_BRIEF_
Would you print the material exactly, starting at its first line and ending at the line holding "return np.linalg.norm(place - self.foot(place)[0])"?

— START DATA SEGMENT —

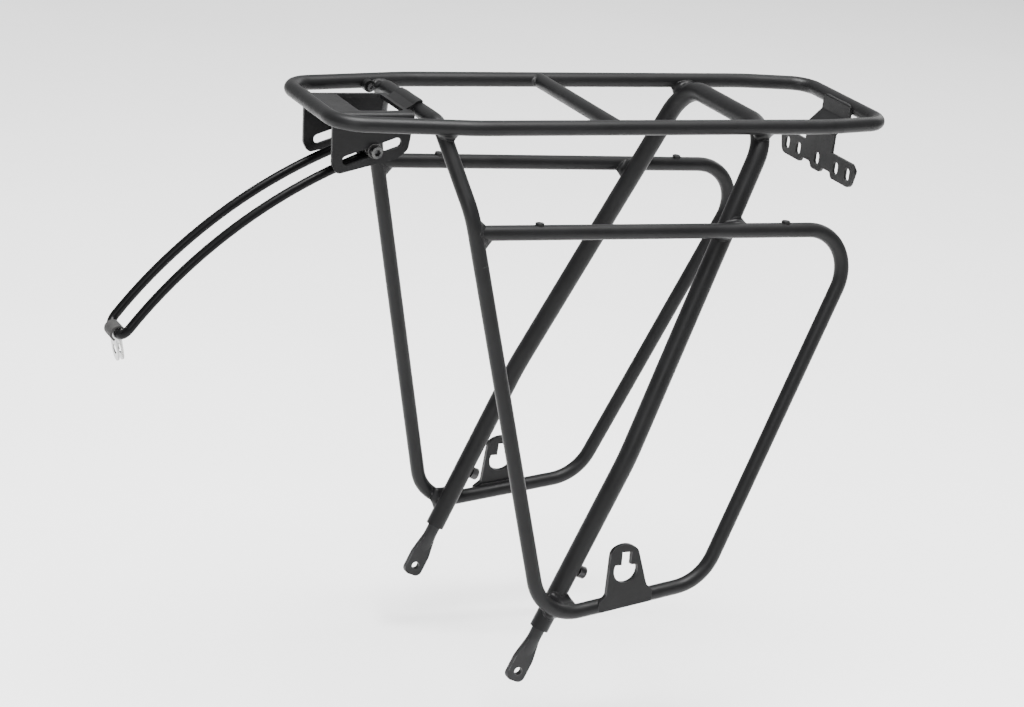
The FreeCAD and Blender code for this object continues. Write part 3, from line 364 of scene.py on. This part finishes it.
class Tube:
    """A round tube: its centre line and its radius."""

    def __init__(self, line, radius):
        self.line = np.array(line, float)
        self.radius = radius

    def foot(self, place):
        """Nearest point of the centre line, and the line's direction there."""
        start, run = self.line[:-1], np.diff(self.line, axis=0)
        share = np.clip(((place - start) * run).sum(1) / (run * run).sum(1), 0, 1)
        feet = start + run * share[:, None]
        best = np.linalg.norm(place - feet, axis=1).argmin()
        return feet[best], unit(run[best])

    def clear(self, place, ball):
        """How far a ball's surface is from touching the tube, with the ball centred on a place."""
        return np.linalg.norm(place - self.foot(place)[0]) - self.radius - ball


# ---------------------------------------------------------------------------
# Welds
# ---------------------------------------------------------------------------
RIPPLE_PITCH = 1.5     # from one ripple of a weld to the next
RIPPLE_HEIGHT = 0.3
FILLET_STEPS = 5       # rings to a ripple of a fillet
FACE_STEPS = 8         # spans across a fillet's face
CROWN = 0.12           # how far a fillet's middle stands proud, as a share of its ball
EDGE_SINK = 0.2        # how far a fillet's edges run on into the tubes
BACK_DEPTH = 0.6       # how deep a fillet's hidden back lies inside the tubes
WAVER = ((3, 0.05, 1.0), (7, 0.04, 0.4))  # waves to a turn, share of the size, phase
TEE_BITE = 0.86        # where the ball touches a branch that ends at the joint, as a share of its radius
MEETING_TRIES = 40     # for the nearest points of two centre lines
BALL_TRIES = 12        # for the place of a ball that touches two tubes
NUDGE = 0.001          # the small move that shows how a ball's gaps change
LONGEST_MOVE = 2.0     # of a ball in one try
BEAD_STEPS = 6         # rings to a ripple of a bead
BEAD_CORNERS = 14
BEAD_RIPPLE = 0.13     # as a share of a bead's radius
BEAD_WAVER = (9, 0.05, 0.6)  # radians along a bead, share of its radius, phase
BEAD_FULLNESS = 10     # a higher power keeps a bead full until nearer its ends
BEAD_TIP = 0.02        # share of a bead's section that is left at its ends


def swept(name, rings, closed):
    """A closed surface through rings of points: joined end to end, or with a cap on each end."""
    count, size = len(rings), len(rings[0])
    vertices = [tuple(point * MM) for ring in rings for point in ring]
    faces = []
    for index in range(count if closed else count - 1):
        here, there = index * size, (index + 1) % count * size
        for step in range(size):
            ahead = (step + 1) % size
            faces.append((here + step, here + ahead, there + ahead, there + step))
    if not closed:
        for index, order in ((0, -1), (count - 1, 1)):
            vertices.append(tuple(np.mean(rings[index], axis=0) * MM))
            middle = len(vertices) - 1
            for step in range(size):
                pair = (index * size + step, index * size + (step + 1) % size)
                faces.append((*pair[::order], middle))
    mesh = bpy.data.meshes.new(name)
    mesh.from_pydata(vertices, [], faces)
    build = bmesh.new()
    build.from_mesh(mesh)
    bmesh.ops.recalc_face_normals(build, faces=build.faces)
    build.to_mesh(mesh)
    build.free()
    mesh.polygons.foreach_set("use_smooth", [True] * len(mesh.polygons))
    mesh.materials.append(FRAME_PAINT)
    item = bpy.data.objects.new(name, mesh)
    bpy.context.scene.collection.objects.link(item)
    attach(item, "frame")


def tee_ball(main, branch, base, out, away, ball):
    """Centre of a ball that rests on the main tube and bites a little into a branch ending there."""
    axis = main.foot(base)[1]
    reach = out * (TEE_BITE * branch.radius + ball)
    side = reach - axis * (axis @ reach)
    rise = away - axis * (axis @ away)
    square, slope = rise @ rise, side @ rise
    root = max(slope * slope - square * (side @ side - (main.radius + ball) ** 2), 0.0)
    return base + reach + away * (math.sqrt(root) - slope) / square


def crossing_ball(main, branch, base, out, away, ball, guess):
    """How far out and how high a ball sits that touches both tubes, found from a near guess."""
    def gaps(place):
        return np.array((main.clear(place, ball), branch.clear(place, ball)))

    reach, height = guess
    for _ in range(BALL_TRIES):
        place = base + out * reach + away * height
        here = gaps(place)
        changes = [gaps(place + direction * NUDGE) - here for direction in (out, away)]
        move = np.linalg.lstsq(np.array(changes).T / NUDGE, -here, rcond=None)[0]
        reach, height = np.array((reach, height)) + np.clip(move, -LONGEST_MOVE, LONGEST_MOVE)
    return reach, height


def fillet_ring(centre, size, tubes, wave):
    """One section of a fillet: its hollow face between the tubes, and its hidden back."""
    feet = [tube.foot(centre)[0] for tube in tubes]
    ends = [-unit(centre - foot) for foot in feet]
    opening = math.acos(max(min(float(ends[0] @ ends[1]), 1.0), -1.0))
    ring = [centre + ends[0] * (size + EDGE_SINK)]
    for step in range(FACE_STEPS + 1):
        share = step / FACE_STEPS
        spread = unit(ends[0] * math.sin((1 - share) * opening) + ends[1] * math.sin(share * opening))
        proud = math.sin(math.pi * share) * (CROWN * size + RIPPLE_HEIGHT * wave)
        ring.append(centre + spread * (size - proud))
    ring.append(centre + ends[1] * (size + EDGE_SINK))
    deep = [foot - end * (tube.radius - BACK_DEPTH) for foot, end, tube in zip(feet, ends, tubes)]
    ring.append((deep[0] + deep[1]) / 2)
    return ring


def fillet_weld(name, main, branch, near, ball, tee=False):
    """A rippled weld all round the joint of two tubes, hollow as if a ball had rolled round it.

    tee is for a branch that ends at the main tube; otherwise the two tubes pass each other.
    """
    on_main = main.foot(np.array(near, float))[0]
    for _ in range(MEETING_TRIES):
        on_branch = branch.foot(on_main)[0]
        on_main = main.foot(on_branch)[0]
    if tee:
        away = branch.foot(on_branch)[1]
        away = away if away @ (branch.line[0] - on_main) > 0 else -away
        base = on_main
    else:
        away = unit(on_branch - on_main)
        base = on_main + away * main.radius
    first = unit(np.cross(away, main.foot(on_main)[1]))
    second = np.cross(away, first)
    ripples = round(2 * math.pi * (branch.radius + ball) / RIPPLE_PITCH)
    steps = ripples * FILLET_STEPS
    guess = (2 * math.sqrt(main.radius * ball), 0.0)
    rings = []
    for step in range(steps):
        angle = 2 * math.pi * step / steps
        size = ball * (1 + sum(share * math.sin(waves * angle + phase) for waves, share, phase in WAVER))
        out = first * math.cos(angle) + second * math.sin(angle)
        if tee:
            centre = tee_ball(main, branch, base, out, away, size)
        else:
            guess = crossing_ball(main, branch, base, out, away, size, guess)
            centre = base + out * guess[0] + away * guess[1]
        wave = 0.5 + 0.5 * math.cos(ripples * angle)
        rings.append(fillet_ring(centre, size, (main, branch), wave))
    swept(name, rings, closed=True)


def bead(name, start, finish, radius):
    """A straight rippled bead that tapers off at both ends."""
    start, finish = np.array(start, float), np.array(finish, float)
    run = finish - start
    along = unit(run)
    off_line = (0.31, 0.17, 0.93)  # any direction that no bead runs in
    side = unit(np.cross(along, off_line))
    up = np.cross(side, along)
    ripples = max(4, round(np.linalg.norm(run) / RIPPLE_PITCH))
    steps = ripples * BEAD_STEPS
    turns = [2 * math.pi * corner / BEAD_CORNERS for corner in range(BEAD_CORNERS)]
    waver_turns, waver_share, waver_phase = BEAD_WAVER
    rings = []
    for step in range(steps + 1):
        share = step / steps
        taper = math.sqrt(max(1 - abs(2 * share - 1) ** BEAD_FULLNESS, BEAD_TIP))
        ripple = BEAD_RIPPLE * math.cos(2 * math.pi * ripples * share)
        waver = waver_share * math.sin(waver_turns * share + waver_phase)
        size = radius * taper * (1 + ripple + waver)
        centre = start + run * share
        rings.append([centre + (side * math.cos(turn) + up * math.sin(turn)) * size for turn in turns])
    swept(name, rings, closed=False)


left_strut = [strut_point(STRUT_HALF, STRUT_FOOT_Z), strut_point(STRUT_HALF, STRUT_KNEE_Z),
              strut_point(STRUT_TOP_HALF, STRUT_TOP_Z)]
right_strut = [point * (1, -1, 1) for point in reversed(left_strut)]
strut_bends = (STRUT_KNEE_BEND, STRUT_TOP_BEND, STRUT_TOP_BEND, STRUT_KNEE_BEND)
strut_hoop = Tube(bent_line(left_strut + right_strut, strut_bends), STRUT_RADIUS)


def side_welds(name, side):
    """The welds of one side: its leg, pannier rail, deck rail, arch, crossbar and keyhole plate."""
    joint = np.array((JOINT_X, side * JOINT_HALF, JOINT_Z))
    leg_foot = loop_point(*LOOP_FRONT_BOTTOM, side)
    rail_rear = loop_point(*LOOP_REAR_TOP, side)
    leg = Tube([leg_foot, joint + (joint - leg_foot) * LEG_OVERRUN], TUBE_RADIUS)
    pannier_rail = Tube([rail_rear, joint + (joint - rail_rear) * RAIL_OVERRUN], TUBE_RADIUS)
    foot_corner = [joint, leg_foot, loop_point(*LOOP_REAR_BOTTOM, side)]
    foot_bend = Tube(bent_line(foot_corner, (LOOP_FRONT_BEND,)), TUBE_RADIUS)
    deck_rail = Tube([(DECK_REAR, side * DECK_REAR_HALF, DECK_Z), (RAIL_END, side * RAIL_HALF, DECK_Z),
                      (RAIL_START, side * RAIL_HALF, DECK_Z),
                      (DECK_FRONT, side * DECK_FRONT_HALF, DECK_Z)], TUBE_RADIUS)
    arch_corners = [arch_point(0, ARCH_CORNER_Z), arch_point(side * ARCH_CORNER_HALF, ARCH_CORNER_Z),
                    arch_point(side * ARCH_KNEE_HALF, ARCH_KNEE_Z)]
    arch = Tube(bent_line(arch_corners, (ARCH_BEND,)), TUBE_RADIUS)
    crossbar_end = (CROSSBAR_X, side * RAIL_HALF, DECK_Z)
    crossbar = Tube([(CROSSBAR_X, 0, DECK_Z), crossbar_end], TUBE_RADIUS)

    fillet_weld(name + "_rail_leg_weld", leg, pannier_rail, near=joint, ball=5.2, tee=True)
    fillet_weld(name + "_arch_deck_weld", deck_rail, arch, near=(82, side * 55, 366), ball=2.8)
    fillet_weld(name + "_hoop_deck_weld", deck_rail, strut_hoop, near=(-152, side * 56, 366), ball=3.0)
    fillet_weld(name + "_hoop_rail_weld", pannier_rail, strut_hoop, near=(-126, side * 72, 304), ball=3.4)
    fillet_weld(name + "_hoop_foot_weld", foot_bend, strut_hoop, near=(-20, side * 94, 48), ball=4.6)
    fillet_weld(name + "_crossbar_weld", deck_rail, crossbar, near=crossbar_end, ball=2.6, tee=True)

    offset = loop_out(side) * PLATE_BEAD_OUT + (0, 0, PLATE_BEAD_RISE)
    bead(name + "_plate_weld", loop_point(*PLATE_REAR, side) + offset,
         loop_point(*PLATE_FRONT, side) + offset, radius=1.5)


for name, side in (("left", 1), ("right", -1)):
    side_welds(name, side)

# the straight beads across the brackets: x, half the length, z and radius
BRACKET_BEADS = {
    "light_bracket_top_weld": (-240.7, 16.5, 370.7, 1.2),
    "light_bracket_low_weld": (-241.9, 17.0, 365.3, 1.3),
    "stay_bracket_nose_top_weld": (147.2, 24.0, 370.6, 1.4),
    "stay_bracket_nose_low_weld": (146.9, 24.0, 366.3, 1.4),
    "stay_bracket_wrap_weld": (81.6, 15.0, 373.7, 1.0),
}
for name, (x, half, z, radius) in BRACKET_BEADS.items():
    bead(name, (x, -half, z), (x, half, z), radius)


# ---------------------------------------------------------------------------
# Floor, lights, camera
# ---------------------------------------------------------------------------
low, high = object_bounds()
centre = (Vector(low) + Vector(high)) / 2

FLOOR_SIZE = 12.0
FLOOR_DROP = 0.042  # leaves room for both feet at full reach
floor_mesh = bpy.data.meshes.new("floor")
build = bmesh.new()
bmesh.ops.create_grid(build, x_segments=4, y_segments=4, size=FLOOR_SIZE / 2)
build.to_mesh(floor_mesh)
build.free()
floor_mesh.materials.append(pale_floor("floor_pale"))
floor = bpy.data.objects.new("floor", floor_mesh)
floor.location = (0.0, 0.0, low[2] - FLOOR_DROP)
bpy.context.scene.collection.objects.link(floor)


def softbox(name, place, width, height, power):
    """A rectangular light of so many watts, turned to the middle of the object."""
    light = bpy.data.lights.new(name, "AREA")
    light.shape = "RECTANGLE"
    light.size = width
    light.size_y = height
    light.energy = power
    item = bpy.data.objects.new(name, light)
    item.location = place
    item.rotation_euler = (centre - Vector(place)).to_track_quat("-Z", "Y").to_euler()
    bpy.context.scene.collection.objects.link(item)


softbox("softbox_top", place=(0.1, 0.3, 2.2), width=1.6, height=1.2, power=200.0)
softbox("softbox_near", place=(1.6, 2.2, 1.5), width=1.2, height=1.2, power=36.0)
softbox("softbox_rear", place=(-2.0, -1.2, 1.6), width=1.2, height=1.6, power=26.0)

WHITE = (1.0, 1.0, 1.0, 1.0)
WORLD_STRENGTH = 0.85
world = bpy.data.worlds.new("studio")
world.use_nodes = True
background = world.node_tree.nodes["Background"]
background.inputs["Color"].default_value = WHITE
background.inputs["Strength"].default_value = WORLD_STRENGTH
bpy.context.scene.world = world

CAMERA_PLACE = Vector((0.8144, 1.5843, 0.8063))
AZIMUTH, ELEVATION, ROLL = math.radians(152.447), math.radians(18.918), math.radians(7.10)
LENS, SENSOR_WIDTH = 98.14, 36.0
FAR_LIMIT = 50.0
back = Vector((math.sin(AZIMUTH) * math.cos(ELEVATION), -math.cos(AZIMUTH) * math.cos(ELEVATION),
               math.sin(ELEVATION)))
right = Vector((math.cos(AZIMUTH), math.sin(AZIMUTH), 0.0))
up = back.cross(right)
rolled_right = right * math.cos(ROLL) + up * math.sin(ROLL)
rolled_up = up * math.cos(ROLL) - right * math.sin(ROLL)
camera_data = bpy.data.cameras.new("camera")
camera_data.lens = LENS
camera_data.sensor_width = SENSOR_WIDTH
camera_data.clip_end = FAR_LIMIT
camera = bpy.data.objects.new("camera", camera_data)
turn = Matrix((rolled_right, rolled_up, back)).transposed()
camera.matrix_world = Matrix.Translation(CAMERA_PLACE) @ turn.to_4x4()
bpy.context.scene.collection.objects.link(camera)
bpy.context.scene.camera = camera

— END DATA SEGMENT —

_TASK ANSWER_
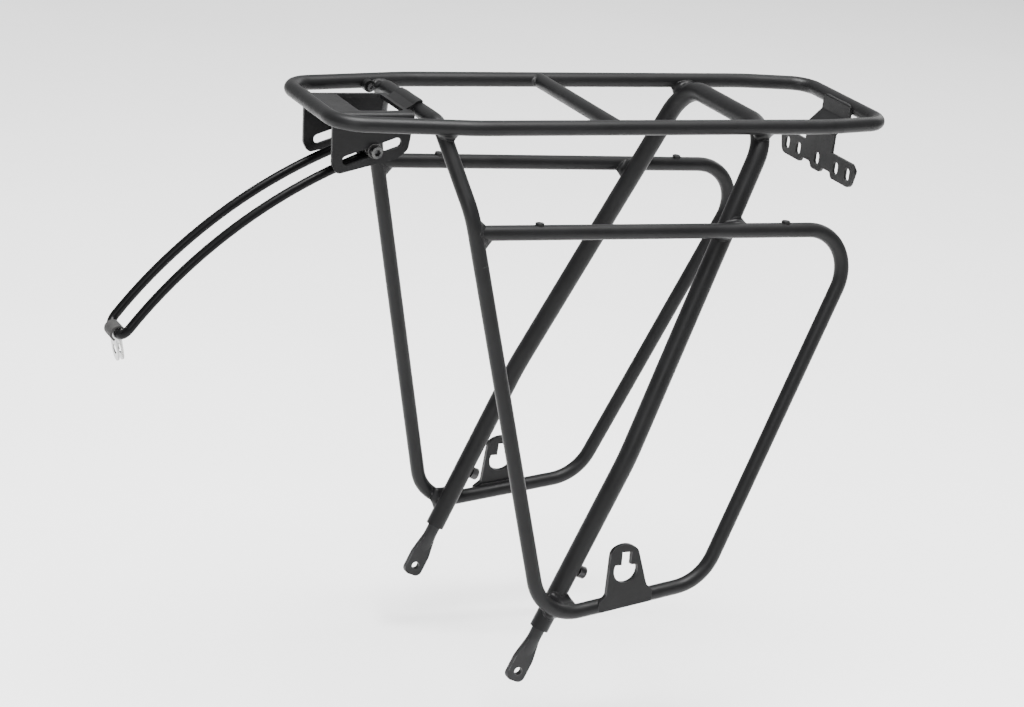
The FreeCAD and Blender code for this object continues. Write part 3, from line 364 of scene.py on. This part finishes it.
class Tube:
    """A round tube: its centre line and its radius."""

    def __init__(self, line, radius):
        self.line = np.array(line, float)
        self.radius = radius

    def foot(self, place):
        """Nearest point of the centre line, and the line's direction there."""
        start, run = self.line[:-1], np.diff(self.line, axis=0)
        share = np.clip(((place - start) * run).sum(1) / (run * run).sum(1), 0, 1)
        feet = start + run * share[:, None]
        best = np.linalg.norm(place - feet, axis=1).argmin()
        return feet[best], unit(run[best])

    def clear(self, place, ball):
        """How far a ball's surface is from touching the tube, with the ball centred on a place."""
        return np.linalg.norm(place - self.foot(place)[0]) - self.radius - ball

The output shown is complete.